Кроме того, заглавие «симфоний» аккумулировало важнейшие тенденции экспериментального искусства (европейского и отечественного) последних десятилетий XIX века. Как заметил А. В. Лавров, «„Северная симфония“ несет на себе зримые следы различных художественных влияний – романтической музыки Грига, живописи Беклина и прерафаэлитов, сказок Андерсена, немецких романтических баллад, драм Ибсена, символистской образности Метерлинка, новейшей русской поэзии (в частности, Бальмонта)»236. Этот перечень «влияний» необходимо, на наш взгляд, дополнить именем Уистлера: американский художник-новатор – как впоследствии и Белый – практиковал экстравагантный перенос музыкальной терминологии на заглавия произведений, относящихся к другому виду искусства.
***
Джеймс Эббот Мак-Нейл Уистлер (1834–1903) родился в США, в десятилетнем возрасте был привезен родителями в Россию, откуда спустя пять лет, после смерти отца, вернулся на родину. В 1855‐м Уистлер, уже осознавший свое призвание быть художником, приезжает в Париж. Но и там не задерживается: после отказа комиссии принять картину на Салон 1859 года он отправляется в Лондон, где встречается с Данте Габриэлем Россетти, придумавшим, кстати, знаменитую монограмму-подпись Уистлера – бабочку237. В 1863‐м Уистлер, вернувшись во Францию, выставляется в Салоне отверженных, где его живопись – наряду с «Завтраком на траве» Э. Мане – вызвала «неистовую ругань и насмешки»238. В последующие годы жизнь художника – жизнь богемная, полная взлетов, падений и скандалов, – протекала между Парижем и Лондоном239.

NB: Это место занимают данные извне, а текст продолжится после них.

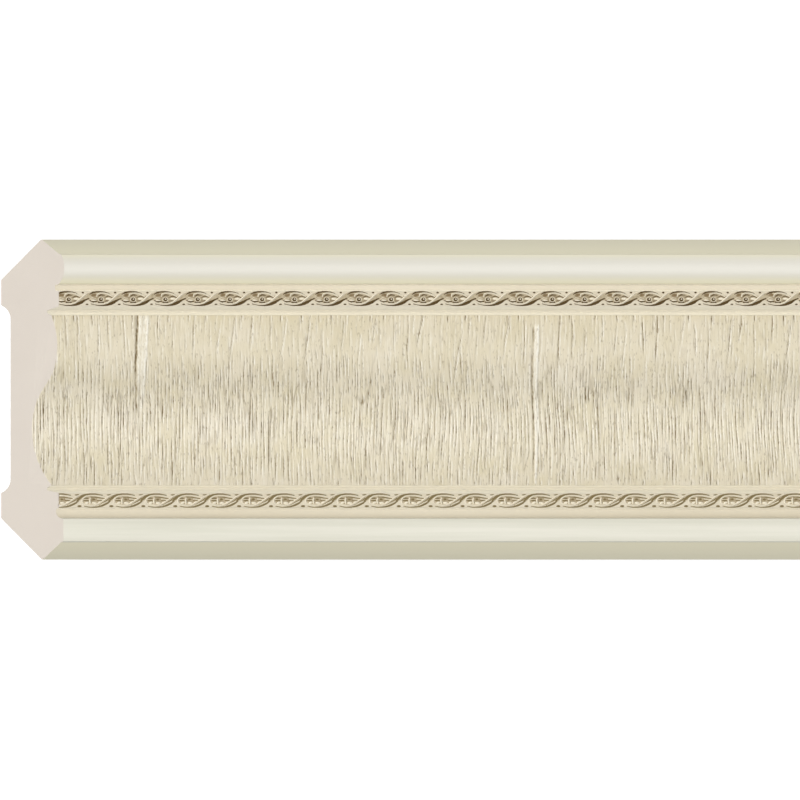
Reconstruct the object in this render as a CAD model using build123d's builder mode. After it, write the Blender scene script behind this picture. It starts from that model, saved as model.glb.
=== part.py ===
from build123d import *
from math import tan, radians
import os

# A stock length of cornice moulding, foamed in one piece and lying on its back with its face up.
# X runs along the length, +Y is the side that meets the ceiling and -Y the side that meets the wall.
# Heights are measured up from the two back lands, which lie in the plane Z = 0.
# The origin is at the middle of the length and of the width, in the plane of the back lands.

# Stock
length = 2400.0
mitre_angle = 45.0  # saw cut at the -X end, for an inside corner; the +X end is cut square

# Widths of the members of the face, from the ceiling edge to the wall edge
ceiling_chamfer_width = 6.5
bead_width = 13.0
bead_fillet_width = 3.0
band_width = 6.6  # flat band that carries the stamped ornament, twice
groove_width = 3.2  # groove between a band and the panel, twice
panel_width = 74.0
fascia_fillet_width = 1.6
cove_width = 2.9
fascia_width = 10.0
wall_chamfer_width = 8.0

# Heights of the members above the back lands
ceiling_nose_height = 17.6
bead_shoulder_height = 26.2
bead_crown_height = 27.6
bead_foot_height = 25.2
bead_fillet_height = 23.6
band_height = 25.4
groove_height = 20.0
panel_edge_height = 22.0
fascia_fillet_height = 24.0
fascia_height = 27.2
wall_nose_height = 18.0

# Details of the face
quirk_depth = 0.8  # how far the bead and the fascia stand proud of the chamfers beside them
step_draft = 0.5  # how far the wall of a step leans over its height
step_radius = 0.4
crown_inset = 6.0  # from the bead's ceiling side to its crown
crest_inset = 15.0  # from the panel's ceiling side to the crest of the ogee
crest_height = 24.5
trough_inset = 24.7  # from the panel's wall side to the bottom of the ogee
trough_height = 13.4
ogee_split = 0.45  # share of the way from crest to trough where the curve turns over

# Details of the back
bevel_angle = 45.0  # between each contact face and the back
land_width = 11.0
recess_depth = 4.2
recess_corner_run = 6.0  # width over which the recess curves down to its full depth
nose_radius = 0.5

# Stations across the width, worked out from the members
ceiling_side = ceiling_chamfer_width + bead_width + bead_fillet_width
wall_side = fascia_fillet_width + cove_width + fascia_width + wall_chamfer_width
face_width = ceiling_side + wall_side + panel_width + 2 * (band_width + groove_width)
ceiling_edge = face_width / 2
bead_top = ceiling_edge - ceiling_chamfer_width
bead_bottom = bead_top - bead_width
ceiling_band_top = bead_bottom - bead_fillet_width
ceiling_band_bottom = ceiling_band_top - band_width
panel_top = ceiling_band_bottom - groove_width
panel_bottom = panel_top - panel_width
wall_band_top = panel_bottom - groove_width
wall_band_bottom = wall_band_top - band_width
cove_top = wall_band_bottom - fascia_fillet_width
fascia_top = cove_top - cove_width
fascia_bottom = fascia_top - fascia_width
wall_edge = -ceiling_edge

# Stations across the back
bevel_slope = tan(radians(bevel_angle))
ceiling_land_outer = ceiling_edge - ceiling_nose_height / bevel_slope
ceiling_land_inner = ceiling_land_outer - land_width
wall_land_outer = wall_edge + wall_nose_height / bevel_slope
wall_land_inner = wall_land_outer + land_width


def back_outline():
    """The two lands, the shallow recess between them and the two bevelled contact faces."""
    recess_ceiling_end = (ceiling_land_inner - recess_corner_run, recess_depth)
    recess_wall_end = (wall_land_inner + recess_corner_run, recess_depth)
    Polyline((ceiling_edge, ceiling_nose_height), (ceiling_land_outer, 0), (ceiling_land_inner, 0))
    TangentArc(recess_ceiling_end, (ceiling_land_inner, 0), tangent=(1, 0))
    Line(recess_ceiling_end, recess_wall_end)
    TangentArc(recess_wall_end, (wall_land_inner, 0), tangent=(-1, 0))
    Polyline((wall_land_inner, 0), (wall_land_outer, 0), (wall_edge, wall_nose_height))


def ceiling_side_outline():
    """Chamfer, bead, fillet, ornament band and groove, down to the panel."""
    Polyline(
        (ceiling_edge, ceiling_nose_height),
        (bead_top, bead_shoulder_height - quirk_depth),
        (bead_top, bead_shoulder_height),
    )
    crown = (bead_top - crown_inset, bead_crown_height)
    TangentArc(crown, (bead_top, bead_shoulder_height), tangent=(1, 0))
    TangentArc(crown, (bead_bottom, bead_foot_height), tangent=(-1, 0))
    FilletPolyline(
        (bead_bottom, bead_foot_height),
        (bead_bottom - step_draft, bead_fillet_height),
        (ceiling_band_top + step_draft, bead_fillet_height),
        (ceiling_band_top, band_height),
        (ceiling_band_bottom, band_height),
        (ceiling_band_bottom - step_draft, groove_height),
        (panel_top + step_draft, groove_height),
        (panel_top, panel_edge_height),
        radius=step_radius,
    )


def panel_outline():
    """The ogee of the wide panel: a crest towards the ceiling and a hollow towards the wall."""
    crest = Vector(panel_top - crest_inset, crest_height)
    trough = Vector(panel_bottom + trough_inset, trough_height)
    turn = crest + (trough - crest) * ogee_split
    TangentArc(crest, (panel_top, panel_edge_height), tangent=(1, 0))
    TangentArc(crest, turn, tangent=(-1, 0))
    TangentArc(trough, turn, tangent=(1, 0))
    TangentArc(trough, (panel_bottom, panel_edge_height), tangent=(-1, 0))


def wall_side_outline():
    """Groove, ornament band, fillet, cove, fascia and chamfer, down to the wall edge."""
    FilletPolyline(
        (panel_bottom, panel_edge_height),
        (panel_bottom - step_draft, groove_height),
        (wall_band_top + step_draft, groove_height),
        (wall_band_top, band_height),
        (wall_band_bottom, band_height),
        (wall_band_bottom - step_draft, fascia_fillet_height),
        (cove_top, fascia_fillet_height),
        radius=step_radius,
    )
    TangentArc((cove_top, fascia_fillet_height), (fascia_top, fascia_height), tangent=(-1, 0))
    Polyline(
        (fascia_top, fascia_height),
        (fascia_bottom, fascia_height),
        (fascia_bottom, fascia_height - quirk_depth),
        (wall_edge, wall_nose_height),
    )


with BuildPart() as cornice:
    with BuildSketch(Plane.YZ.offset(-length / 2)) as section:
        with BuildLine() as outline:
            back_outline()
            ceiling_side_outline()
            panel_outline()
            wall_side_outline()
        make_face()
        noses = section.vertices().sort_by(Axis.X)
        fillet([noses[0], noses[-1]], radius=nose_radius)
    extrude(amount=length)
    # The mitre leaves the back at its full length and shortens the face.
    mitre = Plane(
        origin=(-length / 2, 0, 0),
        x_dir=(0, 1, 0),
        z_dir=(1, 0, -tan(radians(mitre_angle))),
    )
    split(bisect_by=mitre, keep=Keep.TOP)

cornice.part.label = "cornice_moulding"
os.makedirs("parts", exist_ok=True)
export_step(cornice.part, "parts/cornice_moulding.step")
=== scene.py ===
from math import atan2, pi, radians

import bpy
import numpy as np
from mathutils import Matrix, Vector


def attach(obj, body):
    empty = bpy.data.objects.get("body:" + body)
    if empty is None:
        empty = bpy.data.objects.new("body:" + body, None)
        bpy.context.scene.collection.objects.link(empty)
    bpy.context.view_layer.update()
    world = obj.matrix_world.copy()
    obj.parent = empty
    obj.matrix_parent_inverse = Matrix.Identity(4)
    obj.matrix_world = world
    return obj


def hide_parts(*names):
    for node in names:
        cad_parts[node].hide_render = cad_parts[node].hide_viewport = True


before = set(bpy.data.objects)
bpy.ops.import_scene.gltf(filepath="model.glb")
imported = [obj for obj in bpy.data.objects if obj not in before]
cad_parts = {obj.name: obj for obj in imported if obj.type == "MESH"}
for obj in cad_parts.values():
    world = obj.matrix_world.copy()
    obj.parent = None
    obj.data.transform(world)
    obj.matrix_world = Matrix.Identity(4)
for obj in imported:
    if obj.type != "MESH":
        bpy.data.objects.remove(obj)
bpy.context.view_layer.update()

# The extruded length: high-density foamed polystyrene pushed through a die, painted on its face and
# left bare on its back. It is drawn as one section, with a pocket for the pressed panel and two sunk
# bands for the ornament, drawn out along X, and sawn off: mitred at -X and square at +X.
mm = 0.001
length = 2400.0 * mm
ceiling_chamfer_width = 6.5 * mm
bead_width = 13.0 * mm
bead_fillet_width = 3.0 * mm
band_width = 6.6 * mm
groove_width = 3.2 * mm
panel_width = 74.0 * mm
fascia_fillet_width = 1.6 * mm
cove_width = 2.9 * mm
fascia_width = 10.0 * mm
wall_chamfer_width = 8.0 * mm

ceiling_nose_height = 17.6 * mm
bead_shoulder_height = 26.2 * mm
bead_crown_height = 27.6 * mm
bead_crown_inset = 6.0 * mm
bead_foot_height = 25.2 * mm
bead_fillet_height = 23.6 * mm
band_ground_height = 25.15 * mm
groove_height = 20.0 * mm
groove_slant = 1.1 * mm  # width of the sloping sides of the two grooves
ceiling_band_slant = 1.8 * mm  # and of the side below the ceiling band
panel_edge_height = 22.0 * mm
pocket_height = 10.5 * mm
panel_inset = 0.7 * mm  # how far below its groove's edge the grain starts
panel_lap = 0.35 * mm  # how far the other groove's edge laps over the grain
fascia_fillet_height = 24.0 * mm
fascia_height = 27.2 * mm
wall_nose_height = 18.0 * mm
quirk_depth = 0.8 * mm
step_draft = 0.25 * mm
edge_radius = 0.4 * mm
nose_rounding = 0.05 * mm  # how far the rounding sets each nose back
land_width = 11.0 * mm
recess_depth = 4.2 * mm
recess_corner_run = 6.0 * mm

ceiling_edge = (
    ceiling_chamfer_width + bead_width + bead_fillet_width + panel_width
    + 2 * (band_width + groove_width)
    + fascia_fillet_width + cove_width + fascia_width + wall_chamfer_width
) / 2
wall_edge = -ceiling_edge
bead_top = ceiling_edge - ceiling_chamfer_width
bead_bottom = bead_top - bead_width
ceiling_band_top = bead_bottom - bead_fillet_width
ceiling_band_bottom = ceiling_band_top - band_width
panel_top = ceiling_band_bottom - groove_width
panel_bottom = panel_top - panel_width
wall_band_top = panel_bottom - groove_width
wall_band_bottom = wall_band_top - band_width
cove_top = wall_band_bottom - fascia_fillet_width
fascia_top = cove_top - cove_width
fascia_bottom = fascia_top - fascia_width
ceiling_land_outer = ceiling_edge - ceiling_nose_height
ceiling_land_inner = ceiling_land_outer - land_width
wall_land_outer = wall_edge + wall_nose_height
wall_land_inner = wall_land_outer + land_width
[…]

Уистлер, будучи подлинным новатором, имел пристрастие к эпатированию «обывателей». Установка на эстетическое новаторство и на эпатаж, в частности, выражалась в том, что художник планомерно обозначал свои живописные циклы посредством музыкальных терминов. В популярной переводной брошюре об Уистлере сообщалось:
Он в большей мере установил единство искусств. Не будучи музыкантом, посредством живописи угадал миссию музыки и почти перешел из области одного искусства в другое240.
В творческом наследии Уистлера имеются серии ноктюрнов, композиций, гармоний, этюдов, капризов и, что в нашем случае особенно важно, симфоний (см. илл. на вкладке). «Симфоническая» трилогия включает полотна: «Симфония в белом № 1: девушка в белом» (1862), «Симфония в белом № 2: девушка в белом» (1864) и «Симфония в белом № 3» (1865–1867). На всех трех картинах изображены героини, которые одеты в белое платье, и во всех трех случаях художник рисовал одну модель – рыжеволосую ирландку Джоанну Хиффернан. К трем «Симфониям в белом» примыкают другие симфонии: «Симфония в сером и зеленом» (1866–1867), «Симфония в сером» (1871). Однако эти картины – пейзажи, в их названиях отсутствуют порядковые номера и указания на белый цвет.
Впервые Уистлер апробировал музыкальную терминологию именно в «симфонической» серии – с подсказки критика Поля Манца, который в рецензии на Салон отверженных удачно прозвал картину «Девушка в белом» – «Симфонией в белом»241. Манца явно вдохновили «музыкальные» заглавия, модные в тогдашней французской литературе, прежде всего – стихотворение Теофиля Готье «Симфония в белом мажоре» («Symphonie en blanc majeur») из его сборника «Эмали и камеи» (1852)242. Для Готье, «заблудившегося в литературе живописца»243, такое заглавие было закономерно: в стихотворениях, составивших сборник, он постоянно играл на нарушении границ разных искусств244.